The first tip to becoming a person who welcomes people well is to be a person who prays for the grace and power of God to do so. Commit to praying for the people who are coming into your home (or any other space) and ask God to form you into a hospitable person who reflects His hospitable heart. I have no doubt it will lead you to becoming the person of welcome you desire to be.
REFLECT (spend time with the Holy Spirit as you ask the following)
How have I experienced great welcome? What about it made me feel welcomed?
How do I welcome people? What are some of the ways I already show welcome to others?
What distractions, worries/concerns keep me from welcoming others?
Is there anything else hindering me from welcoming others in freedom? Fears? Insecurities?
How do I want people to experience me as a person in regard to welcome?

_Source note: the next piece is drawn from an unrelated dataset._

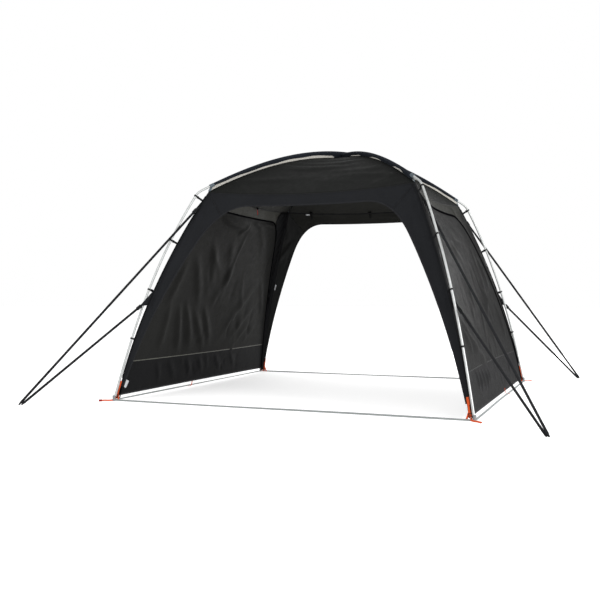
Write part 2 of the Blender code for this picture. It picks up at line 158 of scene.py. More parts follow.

How do I want people to experience welcome when they enter my home?
What habits can I implement to help me be a welcoming presence? What am I already doing that helps this, and what may I need to change?
Now that you’ve done the hard - and good - work of reflecting on how to be a welcoming presence, let’s consider how your home can aid in being a welcoming environment.
I am passionate about personal reflection, and I am passionate about the impact of a good throw blanket and cozy seating. To me - they all flow together. I love that our homes can be staging grounds for thoughtful conversations and deepening relationships. So, how do we help people feel comfortable in our homes?
For this one, I will offer a list:
Seating
(Comfortable) Seating, is a great way to encourage people to sit down and stay awhile. I love when someone sits on our couch, puts their feet up and gets comfortable while draping one of my blankets across their lap. To me, this means they’re in for the long haul and we are about to have unhurried conversations where we can truly experience presence with one another.
Get personal
Meaningful photos, decor with a story or food that reflects your history and/or culture, these are just a few ways that you can share a bit of who you are, which results in someone feeling even more welcome as they are invited in to know you on a deeper level. When we share bits of who we are, we invite others to do the same.
Intuitive space planning
I love a good space plan. And I truly believe it is one of those subconscious things that help a person feel more comfortable and welcome because you’ve made it easy for them to navigate moving from one room to the next. There’s no awkward wondering “what do I do? Where do I go? Can I sit?” The goal here is to free up mental space by removing any guesswork.
Food/Drink
Who doesn’t enjoy having food to snack on? Exactly. We all do. And if nothing else, it gives us something to focus on if we feel uncomfortable or uncertain in a new place. Or if you’re just hangry (because I can’t be the only one who gets hangry…right?) In our house, we seem to always have tea and popcorn at the ready. But of course anything goes. Food is a great way to welcome someone and help them feel more comfortable, so whether it’s a full on meal or a couple snacks you pull out, food is always a good thing to share.
Pay attention
I know, I know, this one is probably the hardest. I especially get it - I’m a mom of 4 kids, ages 8 to 8 months, after all. There are far too many conversations I’ve started and had to abruptly end due to some interruption, usually from one of my kids. It’s not their fault. It’s not my fault. It just is what it is. BUT, I must also admit that it isn’t always my kids’ needs that keep me from paying attention. While that is a reality I have to learn to work with instead of against, I also have to acknowledge the habits that hinder me from paying attention to others. I like looking at my phone as much as the next person. I’m very fond of instant gratification. I admit that sometimes, I’d rather just not have to think or consider anyone else but my own needs. It happens. But, I, we, can’t always live like this. So, if you want to help people feel more comfortable in your home, identify the barriers that keep you from being most present.